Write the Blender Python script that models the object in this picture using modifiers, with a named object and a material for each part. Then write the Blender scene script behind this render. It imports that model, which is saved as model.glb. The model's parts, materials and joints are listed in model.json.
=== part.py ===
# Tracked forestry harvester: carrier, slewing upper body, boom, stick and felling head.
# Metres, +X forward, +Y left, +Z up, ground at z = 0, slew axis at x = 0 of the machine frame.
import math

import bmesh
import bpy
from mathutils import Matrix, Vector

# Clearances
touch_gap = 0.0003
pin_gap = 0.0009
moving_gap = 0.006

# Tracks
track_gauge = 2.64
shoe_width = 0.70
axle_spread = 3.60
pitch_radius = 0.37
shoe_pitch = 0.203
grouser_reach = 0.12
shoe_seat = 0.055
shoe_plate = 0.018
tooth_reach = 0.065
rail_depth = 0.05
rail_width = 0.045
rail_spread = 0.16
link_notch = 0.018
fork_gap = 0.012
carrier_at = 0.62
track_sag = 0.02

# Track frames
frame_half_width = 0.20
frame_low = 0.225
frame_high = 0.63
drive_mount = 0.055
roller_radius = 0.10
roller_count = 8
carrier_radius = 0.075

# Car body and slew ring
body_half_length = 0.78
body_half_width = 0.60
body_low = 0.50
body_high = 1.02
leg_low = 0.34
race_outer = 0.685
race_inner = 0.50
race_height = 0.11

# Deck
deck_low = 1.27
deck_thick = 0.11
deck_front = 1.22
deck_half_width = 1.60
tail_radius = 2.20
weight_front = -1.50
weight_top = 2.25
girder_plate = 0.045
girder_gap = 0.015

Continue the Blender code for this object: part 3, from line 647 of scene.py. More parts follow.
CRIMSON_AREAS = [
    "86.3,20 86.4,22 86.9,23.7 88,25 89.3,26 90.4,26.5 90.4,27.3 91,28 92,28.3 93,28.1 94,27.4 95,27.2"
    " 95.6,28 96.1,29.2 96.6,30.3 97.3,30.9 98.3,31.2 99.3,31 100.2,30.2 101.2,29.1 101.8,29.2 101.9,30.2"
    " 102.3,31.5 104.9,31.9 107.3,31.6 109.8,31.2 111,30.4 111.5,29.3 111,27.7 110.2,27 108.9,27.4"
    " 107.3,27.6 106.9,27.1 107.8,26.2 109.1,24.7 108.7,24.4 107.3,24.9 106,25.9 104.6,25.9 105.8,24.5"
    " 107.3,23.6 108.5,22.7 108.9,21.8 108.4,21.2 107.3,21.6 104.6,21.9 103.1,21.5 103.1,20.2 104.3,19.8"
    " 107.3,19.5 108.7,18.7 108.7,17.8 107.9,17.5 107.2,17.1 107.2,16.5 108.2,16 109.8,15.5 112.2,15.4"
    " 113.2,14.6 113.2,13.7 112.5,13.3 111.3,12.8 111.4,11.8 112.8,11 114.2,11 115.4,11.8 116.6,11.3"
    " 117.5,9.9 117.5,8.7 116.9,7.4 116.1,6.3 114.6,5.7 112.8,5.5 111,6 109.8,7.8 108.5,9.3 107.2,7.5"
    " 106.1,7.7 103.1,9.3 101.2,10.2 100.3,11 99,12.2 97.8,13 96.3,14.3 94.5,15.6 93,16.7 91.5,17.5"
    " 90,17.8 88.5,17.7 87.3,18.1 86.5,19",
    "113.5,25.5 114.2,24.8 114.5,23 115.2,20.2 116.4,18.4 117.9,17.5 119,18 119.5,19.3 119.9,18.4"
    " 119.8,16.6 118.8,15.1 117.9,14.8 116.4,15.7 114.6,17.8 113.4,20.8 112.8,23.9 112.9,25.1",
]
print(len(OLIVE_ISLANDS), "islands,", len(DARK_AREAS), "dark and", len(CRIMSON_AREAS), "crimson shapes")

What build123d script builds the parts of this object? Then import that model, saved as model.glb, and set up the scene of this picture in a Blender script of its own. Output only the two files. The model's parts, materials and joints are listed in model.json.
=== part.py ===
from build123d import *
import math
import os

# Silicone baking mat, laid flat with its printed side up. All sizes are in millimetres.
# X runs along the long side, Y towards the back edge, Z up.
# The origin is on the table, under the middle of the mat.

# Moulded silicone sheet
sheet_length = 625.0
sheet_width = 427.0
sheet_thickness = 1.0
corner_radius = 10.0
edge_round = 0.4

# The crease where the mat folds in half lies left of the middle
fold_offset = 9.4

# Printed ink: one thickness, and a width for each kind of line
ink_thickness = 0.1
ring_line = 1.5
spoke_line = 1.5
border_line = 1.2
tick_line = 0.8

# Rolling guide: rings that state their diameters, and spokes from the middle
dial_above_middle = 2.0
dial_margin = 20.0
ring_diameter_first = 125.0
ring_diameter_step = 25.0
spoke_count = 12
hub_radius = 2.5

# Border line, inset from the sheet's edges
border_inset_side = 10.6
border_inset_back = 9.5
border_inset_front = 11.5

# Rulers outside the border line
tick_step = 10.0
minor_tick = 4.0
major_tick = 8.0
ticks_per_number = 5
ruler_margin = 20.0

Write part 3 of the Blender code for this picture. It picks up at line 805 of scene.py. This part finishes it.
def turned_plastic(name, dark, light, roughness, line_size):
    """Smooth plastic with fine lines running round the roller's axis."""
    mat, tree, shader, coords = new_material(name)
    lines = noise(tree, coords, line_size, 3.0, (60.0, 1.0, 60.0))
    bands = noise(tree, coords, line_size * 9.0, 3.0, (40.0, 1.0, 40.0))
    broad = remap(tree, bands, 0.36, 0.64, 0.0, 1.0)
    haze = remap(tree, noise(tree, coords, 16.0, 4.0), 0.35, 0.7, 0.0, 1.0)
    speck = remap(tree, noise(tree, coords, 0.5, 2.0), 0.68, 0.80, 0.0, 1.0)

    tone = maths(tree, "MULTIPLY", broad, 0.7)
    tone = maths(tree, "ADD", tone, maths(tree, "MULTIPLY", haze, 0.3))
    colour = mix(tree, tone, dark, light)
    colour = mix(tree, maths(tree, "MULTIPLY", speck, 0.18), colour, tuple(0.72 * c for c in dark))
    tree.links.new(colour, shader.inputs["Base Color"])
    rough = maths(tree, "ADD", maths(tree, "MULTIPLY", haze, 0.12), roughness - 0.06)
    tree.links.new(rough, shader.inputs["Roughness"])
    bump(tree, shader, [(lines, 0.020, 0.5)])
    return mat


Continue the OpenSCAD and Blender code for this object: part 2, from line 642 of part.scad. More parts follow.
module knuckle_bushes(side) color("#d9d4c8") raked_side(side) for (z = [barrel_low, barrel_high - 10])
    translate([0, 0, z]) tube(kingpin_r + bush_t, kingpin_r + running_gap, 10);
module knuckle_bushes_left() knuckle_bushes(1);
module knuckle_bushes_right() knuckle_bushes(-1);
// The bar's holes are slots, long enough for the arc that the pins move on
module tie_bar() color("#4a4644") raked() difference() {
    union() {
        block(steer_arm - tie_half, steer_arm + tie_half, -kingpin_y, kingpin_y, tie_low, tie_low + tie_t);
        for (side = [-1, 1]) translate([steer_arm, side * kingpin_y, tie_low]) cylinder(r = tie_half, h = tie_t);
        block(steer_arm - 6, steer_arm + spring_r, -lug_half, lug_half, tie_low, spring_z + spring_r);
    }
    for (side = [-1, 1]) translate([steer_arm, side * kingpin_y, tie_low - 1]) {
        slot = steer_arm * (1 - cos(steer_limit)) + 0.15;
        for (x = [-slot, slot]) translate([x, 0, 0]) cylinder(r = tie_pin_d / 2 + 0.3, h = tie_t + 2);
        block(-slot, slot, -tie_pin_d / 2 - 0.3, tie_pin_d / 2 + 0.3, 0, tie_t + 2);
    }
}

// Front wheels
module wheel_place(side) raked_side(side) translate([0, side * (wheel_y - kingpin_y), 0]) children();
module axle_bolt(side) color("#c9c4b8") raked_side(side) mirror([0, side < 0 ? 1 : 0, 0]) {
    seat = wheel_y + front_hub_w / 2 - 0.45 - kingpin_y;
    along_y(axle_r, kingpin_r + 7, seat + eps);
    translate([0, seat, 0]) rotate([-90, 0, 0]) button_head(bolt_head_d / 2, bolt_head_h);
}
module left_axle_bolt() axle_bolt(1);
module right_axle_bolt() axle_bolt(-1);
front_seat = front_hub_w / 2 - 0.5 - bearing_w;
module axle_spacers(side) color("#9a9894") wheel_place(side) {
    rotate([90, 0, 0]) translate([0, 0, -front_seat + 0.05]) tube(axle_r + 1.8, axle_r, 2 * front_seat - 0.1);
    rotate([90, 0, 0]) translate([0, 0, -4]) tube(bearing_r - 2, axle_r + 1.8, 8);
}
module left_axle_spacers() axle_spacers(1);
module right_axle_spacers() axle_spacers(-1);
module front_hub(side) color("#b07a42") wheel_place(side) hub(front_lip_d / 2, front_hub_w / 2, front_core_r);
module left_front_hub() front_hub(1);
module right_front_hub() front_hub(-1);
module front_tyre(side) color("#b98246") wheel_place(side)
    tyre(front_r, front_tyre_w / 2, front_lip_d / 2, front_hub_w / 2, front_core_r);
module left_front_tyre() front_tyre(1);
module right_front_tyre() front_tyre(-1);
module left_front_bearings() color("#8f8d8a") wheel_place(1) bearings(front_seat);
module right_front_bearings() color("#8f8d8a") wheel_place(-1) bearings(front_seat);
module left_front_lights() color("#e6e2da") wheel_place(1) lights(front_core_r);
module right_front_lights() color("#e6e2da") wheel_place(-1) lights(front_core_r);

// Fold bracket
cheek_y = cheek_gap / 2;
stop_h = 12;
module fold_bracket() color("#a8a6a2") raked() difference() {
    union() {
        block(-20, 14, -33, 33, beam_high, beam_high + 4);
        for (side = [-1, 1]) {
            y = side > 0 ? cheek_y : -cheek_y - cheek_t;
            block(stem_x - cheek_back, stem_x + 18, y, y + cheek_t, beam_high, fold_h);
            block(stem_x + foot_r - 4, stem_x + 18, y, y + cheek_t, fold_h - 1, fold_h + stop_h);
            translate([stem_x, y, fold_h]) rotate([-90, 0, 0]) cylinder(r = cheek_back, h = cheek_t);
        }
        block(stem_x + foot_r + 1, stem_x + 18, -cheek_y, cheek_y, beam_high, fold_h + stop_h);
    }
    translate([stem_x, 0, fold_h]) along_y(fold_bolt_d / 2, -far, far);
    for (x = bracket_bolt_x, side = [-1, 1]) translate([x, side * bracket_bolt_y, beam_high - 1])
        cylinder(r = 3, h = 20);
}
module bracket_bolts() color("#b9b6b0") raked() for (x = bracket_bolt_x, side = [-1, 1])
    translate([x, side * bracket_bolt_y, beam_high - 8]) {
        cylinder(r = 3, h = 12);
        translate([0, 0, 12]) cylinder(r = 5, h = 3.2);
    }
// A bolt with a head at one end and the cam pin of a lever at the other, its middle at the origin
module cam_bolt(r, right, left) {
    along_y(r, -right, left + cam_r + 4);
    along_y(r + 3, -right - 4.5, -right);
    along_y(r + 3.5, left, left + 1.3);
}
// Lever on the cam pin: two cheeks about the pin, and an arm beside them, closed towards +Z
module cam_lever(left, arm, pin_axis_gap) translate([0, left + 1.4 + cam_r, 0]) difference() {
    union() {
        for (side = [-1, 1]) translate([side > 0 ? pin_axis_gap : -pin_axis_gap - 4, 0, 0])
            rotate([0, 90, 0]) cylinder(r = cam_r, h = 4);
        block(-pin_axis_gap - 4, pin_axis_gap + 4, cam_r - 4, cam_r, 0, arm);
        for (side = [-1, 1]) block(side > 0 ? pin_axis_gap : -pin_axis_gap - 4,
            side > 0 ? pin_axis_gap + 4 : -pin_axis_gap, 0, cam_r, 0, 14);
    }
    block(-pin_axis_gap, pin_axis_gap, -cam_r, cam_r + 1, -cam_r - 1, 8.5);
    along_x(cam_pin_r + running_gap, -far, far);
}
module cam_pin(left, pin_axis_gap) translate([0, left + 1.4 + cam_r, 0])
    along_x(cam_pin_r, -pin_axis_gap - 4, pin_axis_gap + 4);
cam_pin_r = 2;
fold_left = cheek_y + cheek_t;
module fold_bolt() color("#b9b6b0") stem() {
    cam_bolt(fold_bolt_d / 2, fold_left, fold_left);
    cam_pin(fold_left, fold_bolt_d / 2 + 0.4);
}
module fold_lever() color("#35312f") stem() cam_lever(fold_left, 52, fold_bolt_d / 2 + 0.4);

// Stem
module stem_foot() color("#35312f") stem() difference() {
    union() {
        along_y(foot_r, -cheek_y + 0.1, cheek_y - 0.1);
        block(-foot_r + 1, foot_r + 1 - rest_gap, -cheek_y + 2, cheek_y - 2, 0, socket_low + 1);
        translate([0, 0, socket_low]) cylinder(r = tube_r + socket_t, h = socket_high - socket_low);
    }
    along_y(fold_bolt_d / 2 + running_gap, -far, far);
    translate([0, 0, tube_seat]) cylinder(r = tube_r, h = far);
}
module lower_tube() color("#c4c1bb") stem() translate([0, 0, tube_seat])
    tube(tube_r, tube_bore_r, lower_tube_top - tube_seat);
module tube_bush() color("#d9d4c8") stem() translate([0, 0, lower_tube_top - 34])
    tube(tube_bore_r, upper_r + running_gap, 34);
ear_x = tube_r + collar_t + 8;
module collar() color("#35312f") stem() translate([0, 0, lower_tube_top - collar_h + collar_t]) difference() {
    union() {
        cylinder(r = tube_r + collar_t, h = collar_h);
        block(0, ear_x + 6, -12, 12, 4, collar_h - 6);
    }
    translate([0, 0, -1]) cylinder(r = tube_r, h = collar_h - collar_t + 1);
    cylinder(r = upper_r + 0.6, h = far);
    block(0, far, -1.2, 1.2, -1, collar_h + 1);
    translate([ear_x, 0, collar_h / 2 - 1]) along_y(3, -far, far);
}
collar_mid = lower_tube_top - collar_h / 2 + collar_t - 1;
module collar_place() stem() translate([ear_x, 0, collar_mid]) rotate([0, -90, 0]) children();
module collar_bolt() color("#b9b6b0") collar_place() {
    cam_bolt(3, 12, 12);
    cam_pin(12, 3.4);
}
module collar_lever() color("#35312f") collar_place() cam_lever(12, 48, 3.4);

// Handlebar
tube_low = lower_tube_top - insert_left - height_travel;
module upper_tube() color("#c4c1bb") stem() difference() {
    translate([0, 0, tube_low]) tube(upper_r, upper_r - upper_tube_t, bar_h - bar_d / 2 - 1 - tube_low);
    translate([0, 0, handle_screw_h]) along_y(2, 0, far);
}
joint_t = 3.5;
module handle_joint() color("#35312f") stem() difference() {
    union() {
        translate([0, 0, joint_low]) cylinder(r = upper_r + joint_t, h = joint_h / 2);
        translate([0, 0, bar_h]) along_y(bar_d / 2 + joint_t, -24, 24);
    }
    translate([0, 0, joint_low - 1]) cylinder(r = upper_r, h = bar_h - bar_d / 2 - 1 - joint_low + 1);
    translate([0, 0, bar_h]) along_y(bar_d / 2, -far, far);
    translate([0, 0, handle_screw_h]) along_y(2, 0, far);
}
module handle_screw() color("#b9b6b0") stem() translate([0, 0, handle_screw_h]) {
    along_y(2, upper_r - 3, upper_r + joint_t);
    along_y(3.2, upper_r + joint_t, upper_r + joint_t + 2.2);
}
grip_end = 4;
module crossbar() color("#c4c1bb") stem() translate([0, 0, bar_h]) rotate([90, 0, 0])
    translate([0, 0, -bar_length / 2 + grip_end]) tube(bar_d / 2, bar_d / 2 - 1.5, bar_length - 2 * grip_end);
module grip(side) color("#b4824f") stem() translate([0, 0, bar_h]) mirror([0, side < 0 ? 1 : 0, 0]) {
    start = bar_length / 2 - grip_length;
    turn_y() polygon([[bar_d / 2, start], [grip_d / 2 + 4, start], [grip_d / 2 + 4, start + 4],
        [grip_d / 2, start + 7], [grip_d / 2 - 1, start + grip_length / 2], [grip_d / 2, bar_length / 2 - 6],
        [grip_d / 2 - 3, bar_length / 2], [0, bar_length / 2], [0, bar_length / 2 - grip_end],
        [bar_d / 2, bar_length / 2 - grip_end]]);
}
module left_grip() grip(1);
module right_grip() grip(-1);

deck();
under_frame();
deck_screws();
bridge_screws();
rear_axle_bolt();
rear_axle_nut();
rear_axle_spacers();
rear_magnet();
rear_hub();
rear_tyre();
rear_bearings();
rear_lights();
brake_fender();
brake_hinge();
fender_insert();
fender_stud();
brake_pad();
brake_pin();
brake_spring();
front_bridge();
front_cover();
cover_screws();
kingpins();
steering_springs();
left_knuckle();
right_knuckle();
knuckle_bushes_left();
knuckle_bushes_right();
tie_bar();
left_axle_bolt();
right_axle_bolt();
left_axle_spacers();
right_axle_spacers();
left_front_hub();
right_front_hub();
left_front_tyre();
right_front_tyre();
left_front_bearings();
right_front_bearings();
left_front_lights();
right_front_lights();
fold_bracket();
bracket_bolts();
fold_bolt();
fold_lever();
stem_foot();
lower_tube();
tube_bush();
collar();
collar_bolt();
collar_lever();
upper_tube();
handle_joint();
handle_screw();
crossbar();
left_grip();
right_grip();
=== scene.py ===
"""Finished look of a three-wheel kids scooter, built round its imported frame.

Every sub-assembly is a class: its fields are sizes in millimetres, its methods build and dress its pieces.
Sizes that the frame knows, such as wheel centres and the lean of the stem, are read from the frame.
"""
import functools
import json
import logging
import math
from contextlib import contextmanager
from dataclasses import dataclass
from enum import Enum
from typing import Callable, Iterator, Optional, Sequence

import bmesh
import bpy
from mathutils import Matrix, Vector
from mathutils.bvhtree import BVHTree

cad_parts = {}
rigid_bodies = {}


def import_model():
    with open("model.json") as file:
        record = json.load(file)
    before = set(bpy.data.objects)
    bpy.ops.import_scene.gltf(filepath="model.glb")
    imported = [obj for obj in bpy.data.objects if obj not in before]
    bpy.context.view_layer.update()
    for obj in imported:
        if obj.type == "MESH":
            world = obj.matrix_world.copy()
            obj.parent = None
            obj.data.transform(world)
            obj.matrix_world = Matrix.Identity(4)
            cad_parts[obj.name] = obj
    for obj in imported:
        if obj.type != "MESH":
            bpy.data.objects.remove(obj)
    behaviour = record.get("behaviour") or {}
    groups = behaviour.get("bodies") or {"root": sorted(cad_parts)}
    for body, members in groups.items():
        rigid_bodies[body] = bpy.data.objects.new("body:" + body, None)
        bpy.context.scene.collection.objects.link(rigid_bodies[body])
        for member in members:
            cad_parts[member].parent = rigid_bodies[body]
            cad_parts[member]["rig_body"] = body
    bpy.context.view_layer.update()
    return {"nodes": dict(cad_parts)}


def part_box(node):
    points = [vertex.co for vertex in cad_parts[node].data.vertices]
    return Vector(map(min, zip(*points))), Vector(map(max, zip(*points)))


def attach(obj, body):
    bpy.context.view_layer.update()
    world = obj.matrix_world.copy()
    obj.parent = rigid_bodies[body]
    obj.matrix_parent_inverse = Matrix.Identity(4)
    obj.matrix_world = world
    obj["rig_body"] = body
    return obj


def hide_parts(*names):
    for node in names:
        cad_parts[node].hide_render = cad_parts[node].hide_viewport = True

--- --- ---

● DO THIS
Starting with the line with "rear_lights();" and ending with the line with "obj.data.transform(world)", extract every line exactly and nothing outside that span.

● THE REPLY
rear_lights();
brake_fender();
brake_hinge();
fender_insert();
fender_stud();
brake_pad();
brake_pin();
brake_spring();
front_bridge();
front_cover();
cover_screws();
kingpins();
steering_springs();
left_knuckle();
right_knuckle();
knuckle_bushes_left();
knuckle_bushes_right();
tie_bar();
left_axle_bolt();
right_axle_bolt();
left_axle_spacers();
right_axle_spacers();
left_front_hub();
right_front_hub();
left_front_tyre();
right_front_tyre();
left_front_bearings();
right_front_bearings();
left_front_lights();
right_front_lights();
fold_bracket();
bracket_bolts();
fold_bolt();
fold_lever();
stem_foot();
lower_tube();
tube_bush();
collar();
collar_bolt();
collar_lever();
upper_tube();
handle_joint();
handle_screw();
crossbar();
left_grip();
right_grip();
=== scene.py ===
"""Finished look of a three-wheel kids scooter, built round its imported frame.

Every sub-assembly is a class: its fields are sizes in millimetres, its methods build and dress its pieces.
Sizes that the frame knows, such as wheel centres and the lean of the stem, are read from the frame.
"""
import functools
import json
import logging
import math
from contextlib import contextmanager
from dataclasses import dataclass
from enum import Enum
from typing import Callable, Iterator, Optional, Sequence

import bmesh
import bpy
from mathutils import Matrix, Vector
from mathutils.bvhtree import BVHTree

cad_parts = {}
rigid_bodies = {}


def import_model():
    with open("model.json") as file:
        record = json.load(file)
    before = set(bpy.data.objects)
    bpy.ops.import_scene.gltf(filepath="model.glb")
    imported = [obj for obj in bpy.data.objects if obj not in before]
    bpy.context.view_layer.update()
    for obj in imported:
        if obj.type == "MESH":
            world = obj.matrix_world.copy()
            obj.parent = None
            obj.data.transform(world)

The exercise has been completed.